The two separate missions were both launched aboard a United Launch Alliance Atlas V rocket from Space Launch Complex-3 at Vandenberg Space Force Base in Lompoc, California.
Both missions were originally scheduled to take off on November 1, but a faulty battery on the rocket’s top stage delayed them. Engineers swapped out and retested the battery to clear the way for a new launch date.
The National Oceanic and Atmospheric Administration and NASA have been launching weather satellites since 1960. The Joint Polar Satellite System-2, or JPSS-2, will be the third satellite in a fleet of NOAA’s latest generation of polar environment satellites.
The orbiter will collect data that can help scientists predict and prepare for extreme weather events such as hurricanes, blizzards and floods.
The satellite can monitor wildfires and volcanoes, measure the ocean and atmosphere, and detect dust and smoke in the air. It will also monitor ozone and atmospheric temperatures, which will provide more insight into the climate crisis.
Once it is in orbit and looping from the North Pole to the South Pole, the satellite will be renamed NOAA-21. The satellite will observe every spot on Earth at least twice a day, according to NOAA. And when you check the weather on your phone, it is fed by data captured by the satellite.
The JPSS-2 will join two other satellites, the Suomi National Polar-orbiting Partnership and NOAA-20, which together form the Joint Polar Satellite System.
“JPSS provides more than twice-daily observations over the Atlantic and Pacific Oceans that help meteorologists monitor weather systems where we don’t have the advantage of weather balloons, and only limited buoys, compared to the dense network of weather stations over land,” Jordan said. Gerth, meteorologist and satellite scientist at NOAA’s National Weather Service before launch.
A secondary payload that takes a ride on the rocket is NASA’s Low-Earth Orbit Flight Test of an Inflatable Decelerator Technology Demonstration, or LOFTID.
The mission is designed to test the inflatable heat shield technology needed to land manned missions on Mars and larger robotic missions on Venus or Saturn’s moon Titan. Something like LOFTID can also be used in returning hefty payloads to Earth.
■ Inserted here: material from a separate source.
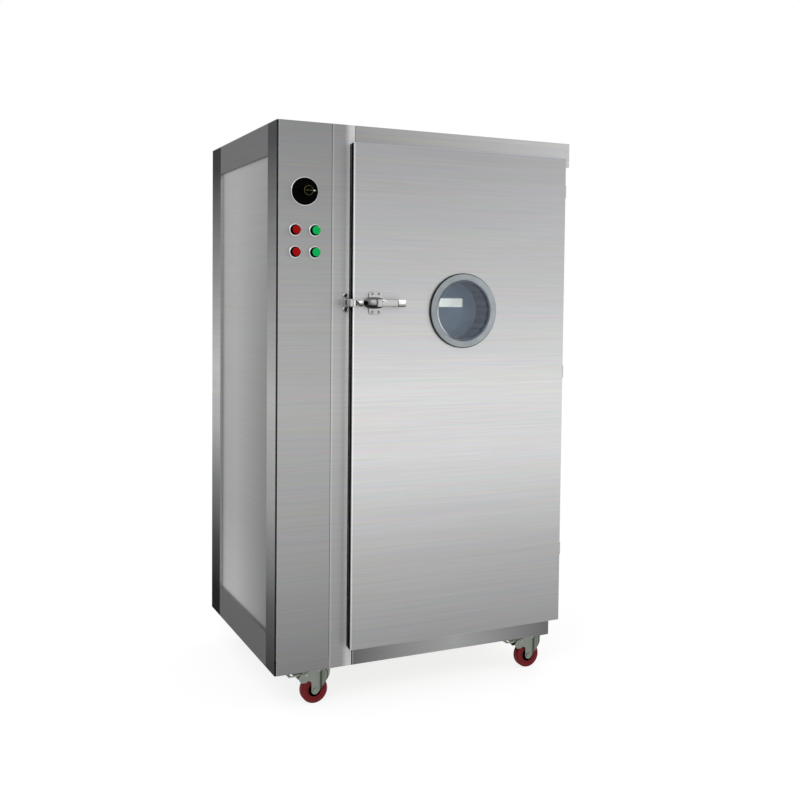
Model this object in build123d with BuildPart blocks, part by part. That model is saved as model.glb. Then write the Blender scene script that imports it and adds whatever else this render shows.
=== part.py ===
import os

from build123d import *

os.makedirs("parts", exist_ok=True)

# Disinfection cabinet on casters, in millimetres. The origin lies on the floor, under the
# middle of the overall box. X runs to the right along the front, Y to the back, Z up.

# Overall sizes
body_width = 1024.0
body_depth = 786.0
body_height = 1750.0
caster_height = 124.0
cover_overhang = 56.0
cover_height = 82.0
skin = 1.5
bend_radius = 1.2
reveal = 1.5
flange_depth = 20.0
return_depth = 12.0

# Column, stile and plinth
column_width = 182.0
stile_width = 77.0
corner_gap = 4.0
plinth_height = 74.0

# Left side, seen as a frame round an inset panel
side_front_width = 94.0
side_back_width = 118.0
side_top_width = 100.0
side_bottom_width = 110.0
side_inset = 8.0
side_panel_lap = 15.0

# Base frame of folded channels, open on top
channel_width = 60.0
channel_height = 40.0
channel_wall = 3.0

# Chamber and its insulation
liner_wall = 1.2
liner_seam = 0.1
chamber_height = 1554.0
chamber_depth = 660.0
flange_left = 22.0
flange_bottom = 20.5
flange_top = 16.5
insulation_back = 40.0
insulation_top = 49.0
insulation_left = 34.0
insulation_right = 26.0
insulation_setback = 15.0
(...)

Sending robotic scouts or humans to other worlds with atmospheres can be challenging because current aeroshells, or heat shields, in use depend on the size of a rocket’s shroud.
But an inflatable aeroshell could circumvent that dependency — and send heavier missions to different planets.
When a spacecraft enters a planet’s atmosphere, it is hit with aerodynamic forces, which help slow it down.
On Mars, where the atmosphere is only 1% of the density of Earth’s atmosphere, extra help is needed to create the drag needed to slow down a spacecraft and land it safely.
That’s why NASA engineers think a large deployable aeroshell like LOFTID, which inflates and is protected by a flexible heat shield, could put the brakes on as it travels through the Martian atmosphere.
The aeroshell is designed to create more drag in the upper atmosphere to help the spacecraft slow down more quickly, which also avoids some of the super-intensive heating. The LOFTID demonstration is approximately 6 meters wide.
About 90 minutes after JPSS-2 and LOFITD are launched to space, the tech demo will detach from the polar satellite once it enters orbit and LOFTID’s incredibly short mission will begin.
After inflation, LOFTID is reoriented by the top stage of the rocket.
Next, the aeroshell will separate from the upper stage and attempt to re-enter the atmosphere from low Earth orbit to see if the heat shield is effective at slowing down and surviving.
Sensors aboard the LOFTID record the heat shield’s experience during its terrifying descent. Six cameras will capture 360-degree video of LOFTID’s experiment, said Joe Del Corso, LOFTID project manager at NASA’s Langley Research Center.
Upon return, LOFTID will face temperatures reaching 3,000 degrees Fahrenhei and reaching speeds of nearly 18,000 miles per hour. It will be the ultimate test of the materials used to build the inflatable structure, including a woven ceramic fabric called silicon carbide.
It is expected to crash about 500 miles off the coast of Hawaii, where a team will recover the aeroshell.
Currently, NASA can land one ton (2,205 pounds) on the surface of Mars, like the Perseverance rover the size of a car. But something like LOFTID could land between 20 and 40 tons (44,092 to 88,184 pounds) on Mars, Del Corso said.
The results of Thursday’s demonstration could determine the entry, descent and landing technology that will one day bring human crews to the surface of Mars.